Since then, firefighters have worked to map and control the Hassel Fire, which is about 50% contained as of Thursday morning, according to Superior National Forest. It's estimated to be about 21 acres in size, and there are a handful of lake, campsite and portage closures still in effect.

But  they've made "good progress" in terms of keeping the fire small and contained, Tim Engrav, public information officer with the Superior National Forest, told Bring Me The News. Crews have pumps and water hose lines around most of the fire, and on Thursday morning they used an infrared helicopter to locate hotspots that need to be addressed.

While temperatures have been quite high, an increase in humidity and a few bursts of rain have helped keep a lid on the blaze, Engrav said. 

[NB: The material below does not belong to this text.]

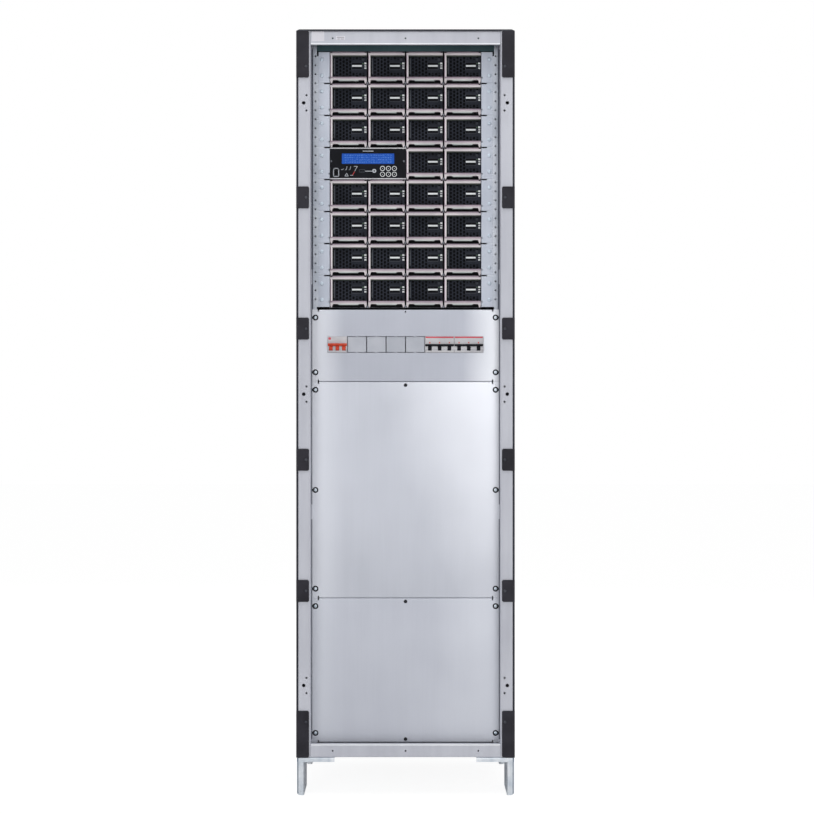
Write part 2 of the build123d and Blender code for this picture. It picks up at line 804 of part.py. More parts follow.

In mid-May, crews battled the significantly larger Bezhik Wildifre a bit to the Hassel Fire's north. That one, also believed to be caused by a lightning strike, grew to more than 900 acres, moving through the forest and destroying some private property, including a cabin.

Engrav said the safety of people and property is always a concern, and something they're monitoring with the Hassel Fire as well. 

As for damage to the BWCAW itself, Engrav said the landscape's signature boreal forest "is a fire-dependent ecosystem, historically," with fires moving through the area pre-European settlement. (Though research suggests fires are occurring more frequently in these forests, which is a cause for concern.)

"If fire stays in the understory, and doesn't reach up into the crowns of the trees, it actually can have some ecological benefit," he said, noting the red and white pine stands "can handle ground fire moving through, and it actually helps them."

It's when the flames reach the high tops of the canopy that the fire can become quite damaging, burning through ecologically valuable tree species and spreading more rapidly.

The plan for the Hassel Fire now is to begin attacking its edges, moving inward toward the interior to extinguish pockets of heat, Engrav said. And while conditions can always change, "things are looking good" for keeping the blaze contained.